喫茶店だからやっぱり若いスタッフがいいだろと、頼むよって言ったら彼らは巨大な物資の倉庫に行ってお茶の道具を見つけてきて並べて準備してるわけです。これが緑茶とか紅茶とかコーヒーとか。ところがコーヒーが、ネスカフェ(インスタントコーヒー)とかが見つからずに代わりに出てきたのは喫茶店の本格的なドリップコーヒーのセットだったんだ。
「どうやって淹れるんだこれ?」ってしばらく顔を見合わせていたら、向こうの方に寝ていた中年男性がおもむろに起き上がってくるのが見えた。基本みんな寝ているから目立つんだ。何だろうあの人?って言ってたら黙って近づいてきて無言のままこの道具を取り上げコーヒーを淹れ始める。良い香りがしてね。
すると「なんだいこれ、コーヒーごちそうしてくれんのかい?」って他の人も次々と起き上がってきて近づいてきた。スタッフの人たちが慌てて紙コップに入ったコーヒーを「どうぞ、どうぞ」と差し出すわけですよね。それで手に手にそれを受け取ると、椅子に腰を下ろしてコーヒー飲みながらいろいろ語り始めます。
その時コーヒーを淹れた人は、やがて皆から「マスター」と呼ばれるようになっていくんです。そうかと思うとマスターの手伝いをする人が出てくる、テーブルを拭いたりとか紙コップが無くなるともらってきますとか、その人はやがてみんなから偽マスターと呼ばれるようになってくるわけです。(笑)
そうかと思うと、「喫茶店だからさ、名前があった方がいいよ」って言い出す人たちがいて、そのエリアは富岡の人が多かった、富岡は町全体に桜の名所があったので「みんなの喫茶さくら」って名前がつくわけなんですよ。

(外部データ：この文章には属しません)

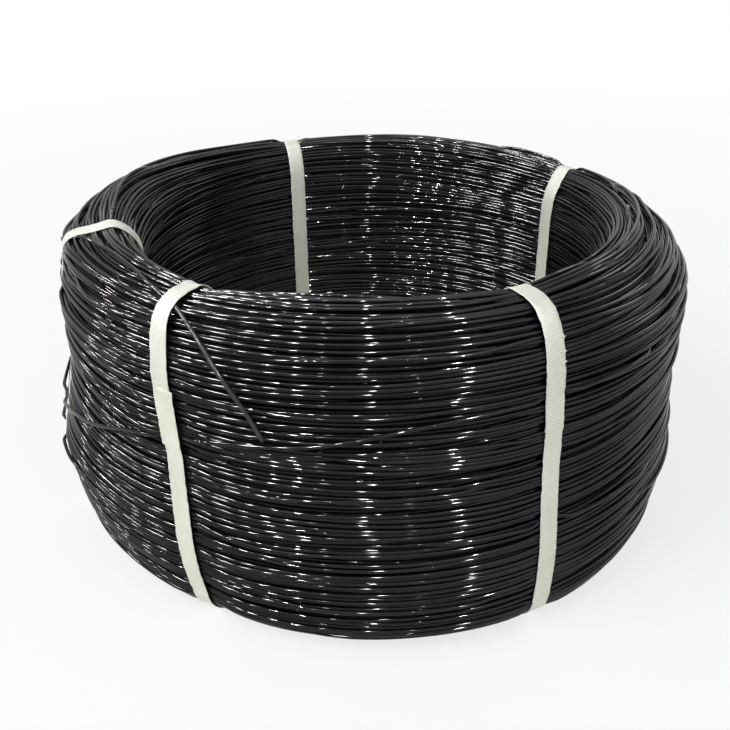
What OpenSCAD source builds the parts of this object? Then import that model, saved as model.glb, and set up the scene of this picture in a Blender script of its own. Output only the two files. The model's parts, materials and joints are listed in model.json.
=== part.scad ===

花の名前の喫茶店だもの花があった方が良いよって、毎日のように花を飾ってくれたりね。
そうかと思うとマスターのところに何人かが大きな紙袋を二つ持ってきて「これを使って」って、マスターびっくりして「それなんだい?」「いいから早く開けてみて」。開けてみたら中に瀬戸物のコーヒーカップがいっぱい入っていた。「いつもさ、紙コップで飲んでちゃ味気ないものね。それ使ってさ美味しく飲もうよ」って言うわけですよね。またあるときは五、六人の人たちが近づいてきた、「おまえたちもこうやって毎日喫茶店なんて大騒ぎして集まってくるから、見てみろ床、汚れてしょうがねえよこれ」「だから俺たちにモップを貸して下さい」って言うんです彼らは。俺たちがここを掃除しますからって。
中高大学生の諸君わかりますか?そうやってテーブルの上に自治が生まれて行ったんです。「それは私がやるから」「それを俺やるよ」「みんなでやろう」って、どんどんと住民の人たちがやれることが積み上がっていった。この避難所が閉じられるまでに、喫茶店は3店舗この中に作られます。そして今でもその活動は続いています。

自治ってことですよね。君たちも自治活動を経験済みです、生徒会の活動もまさに自治ですよ。たとえば教室の中で班ごとに分かれて活動する、やったことありますよね。あれも自治ですから一つの。大学のサークル活動をどうするか、予算をつけたり、自治活動ですね、大学の自治会もあるわけでしょ。自治っていう経験を我々はしているわけだね。
大人たちもそうです。町内会、自治会も社会の中で工夫して生まれてきた組織なわけですよね。それを避難所でも取り戻して行ったわけです。